Shah presents a petition for review. She argues that the BIA abused its discretion

because it failed to make an individualized decision or articulate a meaningful reason for

its decision. She asks us to remand her case to the BIA so that it can provide its

reasoning, including, “to the extent that the [BIA] has routinely granted motions to

reopen despite timeliness [sic] under its sua sponte authority,” a clarification of why her

case does not meet the exception to the general timeliness rule. Petitioner’s Opening

Brief 11. The Government asks us to dismiss Shah’s petition to the extent she challenges 2 the BIA’s discretionary decision not to reopen her case sua sponte. The Government also

argues that the BIA acted within its discretion in denying Shah’s motion as untimely.

Generally, we have jurisdiction to review a final order of removal pursuant to 8

U.S.C. § 1252(a)(1). However, certain denials of discretionary relief are outside our

purview of review, including the BIA’s decision to decline to exercise its discretion to

reopen a case sua sponte. See 8 U.S.C. § 1252(a)(2)(B)(ii); Calle-Vujiles v. Ashcroft,

320 F.3d 472, 475 (3d Cir. 2003) (“Because the BIA retains unfettered discretion to

decline to sua sponte reopen or reconsider a deportation proceeding, this court is without

jurisdiction to review a decision declining to exercise such discretion to reopen or

reconsider the case.”)

Nonetheless, even in cases involving a discretionary denial of sua sponte

reopening, we retain jurisdiction over constitutional claims and questions of law raised in

a petition for review. See 8 U.S.C. § 1252(a)(2)(D). For instance, as we have noted

elsewhere, we can review the BIA’s ruling on whether a petitioner has shown an

“exceptional situation” or, stated otherwise, whether a petitioner has established a prima

facie case for sua sponte relief. See Cruz v. Attorney Gen. of the United States, 452 F.3d

240, 250 (3d Cir. 2006). We also have jurisdiction to consider whether the BIA is

ignoring limits it has placed on its own discretion in denying sua sponte relief (by, for

instance, holding that it will always grant that exceptional relief for a particular reason).

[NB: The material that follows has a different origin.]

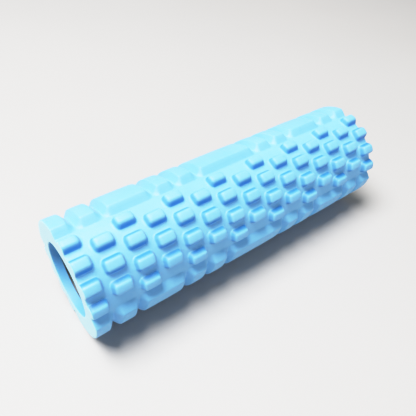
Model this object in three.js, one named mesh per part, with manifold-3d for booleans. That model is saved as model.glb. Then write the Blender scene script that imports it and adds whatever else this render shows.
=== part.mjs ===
// A hollow massage foam roller, 300 mm long and 95 mm across.
// It is two separate pieces: a moulded foam sleeve with a raised massage pattern, and the stiff
// tube glued inside its bore. Units are millimetres, +Z is up, and the roller lies on z = 0 with
// its axis along X and its middle at x = 0.
//
// Going round the sleeve there are two equal halves. Each half has one nub zone (seven rows of
// small nubs, staggered like bricks) and one block zone (a row of long smooth blocks that wrap
// round the side). Angles round the axis are measured from the front (-Y) towards the top (+Z).

import * as THREE from 'three';
import { ConvexGeometry } from 'three/addons/geometries/ConvexGeometry.js';
import { mergeVertices } from 'three/addons/utils/BufferGeometryUtils.js';
import Module from 'manifold-3d';

// Overall sizes
const LENGTH = 300;
const OUTER_RADIUS = 47.5;
const RELIEF_DEPTH = 5.7; // how far the nubs and blocks stand above the plain foam
const BASE_RADIUS = OUTER_RADIUS - RELIEF_DEPTH;
const BORE_RADIUS = 30;

// Stiff tube inside the bore
const GLUE_GAP = 0.35;
const CORE_WALL = 2.5;
const CORE_RECESS = 6.5; // how far each end of the tube lies inside the foam

// Massage pattern, along the axis
const COLUMNS = 15;
const END_TO_FIRST_COLUMN = 5.8;
const COLUMN_PITCH = (LENGTH - 2 * END_TO_FIRST_COLUMN) / (COLUMNS - 1);
const NUB_HALF_LENGTH = 6.75;
const BLOCK_GAP = 7.7; // between the shoulders of two blocks
const END_OVERRUN = 6; // how far the end blocks run past the ends before they are cut flush
const BLOCK_LENGTHS = [1, 1, 2, 1, 1, 3, 1, 1, 2, 1, 1]; // in columns, from one end to the other

// Massage pattern, round the axis, in degrees
const HALVES = 2;
const ROWS = 7;
const ROW_STEP = 11.2;
const NUB_HALF_ANGLE = 5.1;
const BLOCK_HALF_ANGLE = 39.5;

// Shape of one raised pad, in millimetres. Its flanks spread from the shoulder to the plain foam.
const EDGE_CHAMFER = 1.2;
const NUB_FLANK = { around: 2.5, along: 1.7 };
const BLOCK_FLANK = { around: 4, along: 3.3 };
const ROOT_DEPTH = 1.2; // how far a pad reaches into the foam below it
const BLOCK_CORNER = 4;

// Facets
const ROUND_SEGMENTS = 30;
const BORE_SEGMENTS = 40;
const BLOCK_STATIONS = 7; // places across a block's rounded top, between its two side edges

const { degToRad, radToDeg } = THREE.MathUtils;

// The roller rests on the edge of a block row and the edge of the nub row next to it, so the
// line half way between those two edges points straight down.
const chamferAngle = radToDeg(EDGE_CHAMFER / OUTER_RADIUS);
const lastRowAngle = ((ROWS - 1) / 2) * ROW_STEP;
const nubEdgeAngle = lastRowAngle + NUB_HALF_ANGLE - chamferAngle;
const blockEdgeAngle = 180 / HALVES - BLOCK_HALF_ANGLE + chamferAngle;
const restAngle = (nubEdgeAngle + blockEdgeAngle) / 2;
const FRONT_NUB_ZONE_ANGLE = 90 - restAngle;
const AXIS_HEIGHT = OUTER_RADIUS * Math.cos(degToRad((blockEdgeAngle - nubEdgeAngle) / 2));

const wasm = await Module();
wasm.setup();

function toSolid(geometry) {
  geometry.deleteAttribute('normal');
  geometry.deleteAttribute('uv');
  const merged = mergeVertices(geometry, 1e-5);
  const mesh = new wasm.Mesh({
    numProp: 3,
    vertProperties: new Float32Array(merged.attributes.position.array),
    triVerts: new Uint32Array(merged.index.array),
  });
  return new wasm.Manifold(mesh);
}

function toGeometry(solid) {
  const mesh = solid.getMesh();
  const geometry = new THREE.BufferGeometry();
  geometry.setAttribute('position', new THREE.BufferAttribute(mesh.vertProperties, 3));
  geometry.setIndex(new THREE.BufferAttribute(mesh.triVerts, 1));
  geometry.computeVertexNormals();
  return geometry;
}

// A point on a cylinder round the X axis.
function onCylinder(radius, degrees, x) {
  const angle = degToRad(degrees);
  return new THREE.Vector3(x, -radius * Math.cos(angle), radius * Math.sin(angle));
}

// A plain tube round the X axis.
function tube(outerRadius, innerRadius, length, segments) {
  const half = length / 2;
  const profile = [
    new THREE.Vector2(innerRadius, -half),
    new THREE.Vector2(outerRadius, -half),
    new THREE.Vector2(outerRadius, half),
    new THREE.Vector2(innerRadius, half),
    new THREE.Vector2(innerRadius, -half),
  ];
  return new THREE.LatheGeometry(profile, segments).rotateZ(-Math.PI / 2);
}

// A round bar along the X axis.
function bar(radius, length, segments) {
  return new THREE.CylinderGeometry(radius, radius, length, segments).rotateZ(-Math.PI / 2);
}

// One raised pad: three outlines stacked outwards. The lowest lies inside the foam, the next is
// the shoulder and the last is the top, inset by the edge chamfer. A pad with stations across it
// follows the roller's curve and has its corners cut.
function raisedPad({ x, angle, halfLength, halfAngle, flank, corner, stations }) {
  const flankHeight = RELIEF_DEPTH - EDGE_CHAMFER;
  const rootFactor = (flankHeight + ROOT_DEPTH) / flankHeight;
  const outlines = [
    {
      radius: BASE_RADIUS - ROOT_DEPTH,
      around: flank.around * rootFactor,
      along: flank.along * rootFactor,
    },
    { radius: OUTER_RADIUS - EDGE_CHAMFER, around: 0, along: 0 },
    { radius: OUTER_RADIUS, around: -EDGE_CHAMFER, along: -EDGE_CHAMFER },
  ];
  const points = [];
  for (const { radius, around, along } of outlines) {
    const edge = halfAngle + radToDeg(around / radius);
    const inner = edge - radToDeg(corner / radius);
    const reach = halfLength + along;
    for (const side of [-1, 1]) {
      points.push(onCylinder(radius, angle + side * edge, x - reach + corner));
      points.push(onCylinder(radius, angle + side * edge, x + reach - corner));
    }
    for (let station = 0; station < stations; station += 1) {
      const turn = angle + inner * ((2 * station) / (stations - 1) - 1);
      points.push(onCylinder(radius, turn, x - reach));
      points.push(onCylinder(radius, turn, x + reach));
    }
  }
  return new ConvexGeometry(points);
}

function columnX(column) {
  return (column - (COLUMNS - 1) / 2) * COLUMN_PITCH;
}

// Nubs stand on every second column, and each row is shifted by one column from the last.
function nubZone(zoneAngle) {
  const pads = [];
  for (let row = 0; row < ROWS; row += 1) {
    const angle = zoneAngle + (row - (ROWS - 1) / 2) * ROW_STEP;
    for (let column = row % 2; column < COLUMNS; column += 2) {
      pads.push(raisedPad({
        x: columnX(column),
        angle,
        halfLength: NUB_HALF_LENGTH,
        halfAngle: NUB_HALF_ANGLE,
        flank: NUB_FLANK,
        corner: 0,
        stations: 0,
      }));
    }
  }
  return pads;
}

// Blocks one, two or three columns long, end to end along the roller.
function blockZone(zoneAngle) {
  const pads = [];
  const pastEnd = LENGTH / 2 + END_OVERRUN;
  let start = -pastEnd;
  let columnsDone = 0;
  for (const columns of BLOCK_LENGTHS) {
    columnsDone += columns;
    const gap = columnX(columnsDone - 0.5);
    const end = columnsDone < COLUMNS ? gap - BLOCK_GAP / 2 : pastEnd;
    pads.push(raisedPad({
      x: (start + end) / 2,
      angle: zoneAngle,
      halfLength: (end - start) / 2,
      halfAngle: BLOCK_HALF_ANGLE,
      flank: BLOCK_FLANK,
      corner: BLOCK_CORNER,
      stations: BLOCK_STATIONS,
    }));
    start = gap + BLOCK_GAP / 2;
  }
  return pads;
}

function foamSleeve() {
  const pads = [];
  for (let half = 0; half < HALVES; half += 1) {
    const zoneAngle = FRONT_NUB_ZONE_ANGLE + (half * 360) / HALVES;
    pads.push(...nubZone(zoneAngle));
    pads.push(...blockZone(zoneAngle + 180 / HALVES));
  }
  let solid = toSolid(bar(BASE_RADIUS, LENGTH, ROUND_SEGMENTS));
  for (const pad of pads) {
    solid = solid.add(toSolid(pad));
  }
  // The pads on the end columns run past the ends, and are cut flush with them.
  solid = solid.intersect(toSolid(bar(OUTER_RADIUS + 5, LENGTH, ROUND_SEGMENTS)));
  return solid.subtract(toSolid(bar(BORE_RADIUS, LENGTH + 20, BORE_SEGMENTS)));
}

function coreTube() {
  const outerRadius = BORE_RADIUS - GLUE_GAP;
  return tube(outerRadius, outerRadius - CORE_WALL, LENGTH - 2 * CORE_RECESS, BORE_SEGMENTS);
}

const foam = new THREE.MeshStandardMaterial({ color: 0x62bbe4, roughness: 0.75, metalness: 0 });
const darkPlastic = new THREE.MeshStandardMaterial({ color: 0x20292c, roughness: 0.5, metalness: 0 });

const sleeve = new THREE.Mesh(toGeometry(foamSleeve()), foam);
sleeve.name = 'foam_sleeve';

const core = new THREE.Mesh(coreTube(), darkPlastic);
core.name = 'core_tube';

const roller = new THREE.Group();
roller.position.z = AXIS_HEIGHT;
roller.add(sleeve, core);

export default roller;
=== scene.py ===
"""A hollow massage foam roller, lying on a pale floor.

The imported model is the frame. This script gives the foam sleeve its fine moulded surface and its
foam material, gives the inner tube its rounded, extruded shape, and sets the floor, the lights
and the camera. Lengths in the code are metres unless a name ends in _MM, and angles go round the
roller's axis from the front (-Y) towards the top (+Z), in degrees.
"""

import math
from collections import namedtuple

import bpy
import numpy as np
from mathutils import Matrix, Vector


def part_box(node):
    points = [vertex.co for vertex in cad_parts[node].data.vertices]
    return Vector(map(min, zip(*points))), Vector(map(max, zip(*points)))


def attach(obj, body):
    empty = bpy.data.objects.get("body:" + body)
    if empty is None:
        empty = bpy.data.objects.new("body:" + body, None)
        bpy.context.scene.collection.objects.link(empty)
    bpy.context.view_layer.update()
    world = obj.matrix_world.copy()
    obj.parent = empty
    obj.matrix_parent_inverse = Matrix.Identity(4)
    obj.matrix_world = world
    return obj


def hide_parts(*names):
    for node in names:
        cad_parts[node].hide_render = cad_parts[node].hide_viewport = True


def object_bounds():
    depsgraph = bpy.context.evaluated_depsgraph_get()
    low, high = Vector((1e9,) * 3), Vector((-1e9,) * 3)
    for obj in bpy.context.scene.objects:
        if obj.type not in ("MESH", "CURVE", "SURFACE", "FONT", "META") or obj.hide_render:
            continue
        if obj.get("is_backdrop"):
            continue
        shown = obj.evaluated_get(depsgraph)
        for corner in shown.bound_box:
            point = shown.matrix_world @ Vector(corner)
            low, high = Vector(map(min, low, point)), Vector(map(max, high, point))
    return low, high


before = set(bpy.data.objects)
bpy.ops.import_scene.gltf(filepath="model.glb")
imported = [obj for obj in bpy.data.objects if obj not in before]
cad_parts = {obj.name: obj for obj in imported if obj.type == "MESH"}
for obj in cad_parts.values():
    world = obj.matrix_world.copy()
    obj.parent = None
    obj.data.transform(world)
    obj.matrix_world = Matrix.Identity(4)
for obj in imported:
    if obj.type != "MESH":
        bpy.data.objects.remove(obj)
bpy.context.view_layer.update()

MM = 0.001

# ---------------------------------------------------------------- driving sizes
SLEEVE_LOW, SLEEVE_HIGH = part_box("foam_sleeve")
CORE_LOW, CORE_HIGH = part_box("core_tube")
LENGTH_MM = (SLEEVE_HIGH.x - SLEEVE_LOW.x) / MM
AXIS_Z = (SLEEVE_LOW.z + SLEEVE_HIGH.z) / 2
OUTER_MM = 47.5
RELIEF_MM = 5.7
BASE_MM = OUTER_MM - RELIEF_MM
BORE_MM = 30.0

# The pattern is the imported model's. Its pads are a little smaller here, and more rounded.
# Along the axis:
COLUMNS = 15
FIRST_COLUMN_MM = 5.8
PITCH_MM = (LENGTH_MM - 2 * FIRST_COLUMN_MM) / (COLUMNS - 1)
NUB_HALF_LENGTH_MM = 6.3
BLOCK_GAP_MM = 9.5
END_OVERRUN_MM = 6.0  # how far the end blocks run past the ends before they are cut flush
BLOCK_LENGTHS = (1, 1, 2, 1, 1, 3, 1, 1, 2, 1, 1)

# Round the axis:
HALVES = 2
ROWS = 7
ROW_STEP = 11.2
FRONT_NUB_ANGLE = 45.4

# How a pad's flanks fall away: their spread between the shoulder and the plain foam, along the
# axis and round it, the half-width of its rounded shoulder, how softly two flanks meet at a
# corner, and how much lower the edges of its top are than the middle.
PadShape = namedtuple("PadShape", "half_angle along_mm around_mm shoulder_mm corner crown_mm")
NUB = PadShape(4.35, 2.1, 3.1, shoulder_mm=0.85, corner=0.6, crown_mm=0.5)
BLOCK = PadShape(37.7, 4.2, 5.8, shoulder_mm=0.5, corner=0.25, crown_mm=0.3)
FOOT_BEND_MM = 0.4  # half-width of the rounded foot of every pad
END_ROUND_MM = 0.9
BORE_ROUND_MM = 0.7

CORE_WALL_MM = 2.5
CORE_ROUND_MM = 0.5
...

See id. Furthermore, as Shah argues, when we cannot determine whether the BIA

“declined to exercise its sua sponte authority on a reviewable or non-reviewable basis . . . 3 we . . . remand for further explanation from the BIA.” See Cruz, 452 F.3d at 250.

We consider first the one legal issue clearly raised by Shah, namely whether the

BIA provided an individualized determination with enough reasoning. The BIA must

show that it has reviewed the record and understands a movant’s claims, but it “is not

required to write an exegesis on every contention.” See Sevoian v. Ashcroft, 290 F.3d

166, 178 (3d Cir. 2002) (citation omitted). The BIA’s decision in this matter is short.

And, as Shah points out, a masculine pronoun was used to describe her at one point.

However, the BIA accurately described what Shah was trying to do (“[t]he respondent

seeks reopening”). R. 3. The BIA considered whether the motion to reopen was timely

filed under the statutory and regulatory rules for filing. Id. Upon concluding that it had

not been filed within 90 days and did not fall within the exceptions to filing within 90

days, the BIA held that the motion had been untimely filed. Id. The BIA then also

considered whether Shah presented an exceptional situation to support discretionary sua

sponte relief, and decided she had not. Id. In short, the BIA showed that it reviewed the

record and understood the motion before it. Contrary to Shah’s claim, the BIA made an

individualized determination in her case and articulated a meaningful reason for its

decision.

The Government characterizes Shah’s argument also as a claim that the BIA is

ignoring its own policy on granting sua sponte reopening for a particular reason. See

Cruz, 452 F.3d at 250. However, although Shah alluded to this type of argument in her

brief by saying that the BIA has routinely granted motions to reopen despite their 4 untimeliness, Petitioner’s Opening Brief 11, she clarified in her reply that the core of her

argument is that the BIA did not provide any basis for its denial, Petitioner’s Reply Brief

3. In any event, unlike in Cruz, where there was evidence that the BIA was ignoring a

general policy it had established, see 452 F. 3d at 246 n.3 & 249-50, there is no similar

evidence in this case relating to allowing untimely reopening for potential adjustment of

status or because of family ties or the desire to care for aging relatives. Cf. Calle-Vujiles,

320 F.3d at 475.

For these reasons, we will deny Shah’s petition for review.